23-05-30 10:34:00.033 [INFO] fastkafka._testing.in_memory_broker: InMemoryBroker._start() called
23-05-30 10:34:00.034 [INFO] fastkafka._testing.in_memory_broker: InMemoryBroker._patch_consumers_and_producers(): Patching consumers and producers!
23-05-30 10:34:00.035 [INFO] fastkafka._testing.in_memory_broker: InMemoryBroker starting
23-05-30 10:34:00.036 [INFO] fastkafka._application.app: _create_producer() : created producer using the config: '{'bootstrap_servers': 'server_1:9092'}'
23-05-30 10:34:00.037 [INFO] fastkafka._testing.in_memory_broker: AIOKafkaProducer patched start() called()
23-05-30 10:34:00.038 [INFO] fastkafka._application.app: _create_producer() : created producer using the config: '{'bootstrap_servers': 'server_2:9092'}'
23-05-30 10:34:00.038 [INFO] fastkafka._testing.in_memory_broker: AIOKafkaProducer patched start() called()
23-05-30 10:34:00.052 [INFO] fastkafka._application.app: _create_producer() : created producer using the config: '{'bootstrap_servers': 'ser

Here's how you can perform the necessary tests:

1. Within an async with block, create an instance of the **Tester** by passing in your app object, representing your FastKafka application.

2. Using the `tester.to_preprocessed_signals` method, you can send a TestMsg message with the content "signal".
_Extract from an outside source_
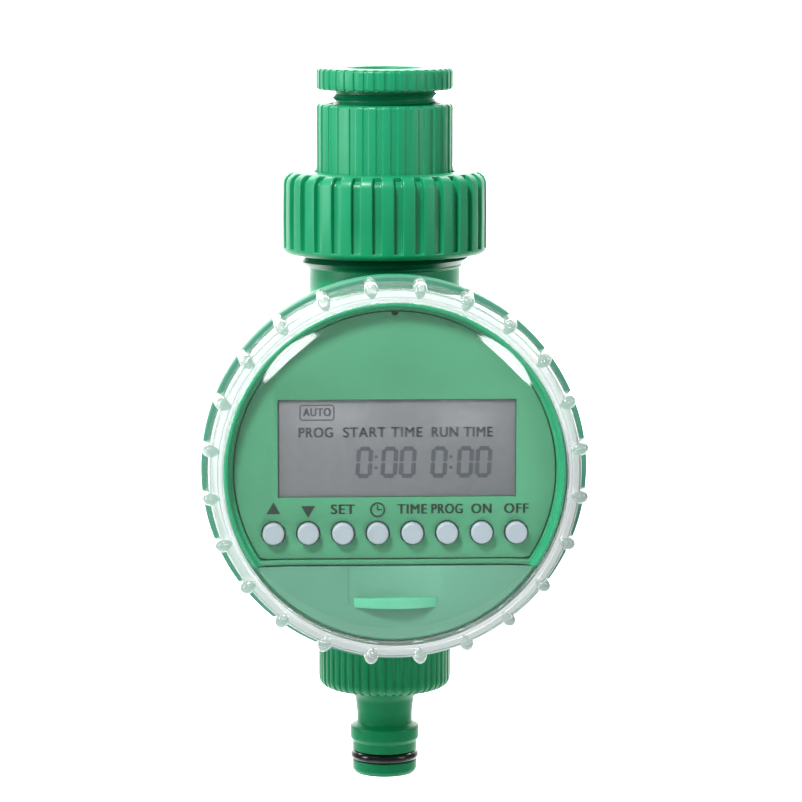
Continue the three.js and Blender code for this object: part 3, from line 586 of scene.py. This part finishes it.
# %% Hose connector
# The spigot takes the green with painted shade from the dial above it.
spigot = turned(
    "hose_spigot",
    [
        (13.25, -136.6),
        (13.5, -136.3),
        (16.5, -136.3, 0.8),
        (16.5, -154.9, 2.6),
        (9.6, -154.9, 0.5),
        (7.4, -157.6, 3),
        (6.95, -161.5, 5),
        (6.9, -164.2, 0.6),
        (8.64, -165, 0.7),
        (8.64, -168, 0.7),
        (8.07, -168.9, 0.3),
        (8.07, -171.2, 0.2),
        (6, -171.2),
        (6, -173.7),
        (8.07, -173.7, 0.2),
        (8.05, -176, 0.4),
        (7.5, -177, 0.3),
        (4.5, -177, 0.2),
        (4.5, -149.1),
        (13.25, -149.1),
        (13.25, -136.6),
    ],
    spigot_painted_shade,
    sides=324,
)
ribbed(spigot, 50, 0.4, 0.28, (-154.6, -137.2), -91.3, 0.35)
placed("hose_spigot", "hose_connector", "hose_connector")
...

3. After sending the message, you can perform assertions on the to_predictions_1 and to_predictions_2 functions using `tester.mirrors[to_predictions_1].assert_called(timeout=5)` and `tester.mirrors[to_predictions_2].assert_called(timeout=5)`. These assertions ensure that the respective producer functions have produced data to their respective topic/broker combinations.

By employing this testing approach, you can verify that the producing functions correctly send messages to their respective clusters. The testing framework provided by FastKafka enables you to ensure the accuracy and reliability of your application's producing logic.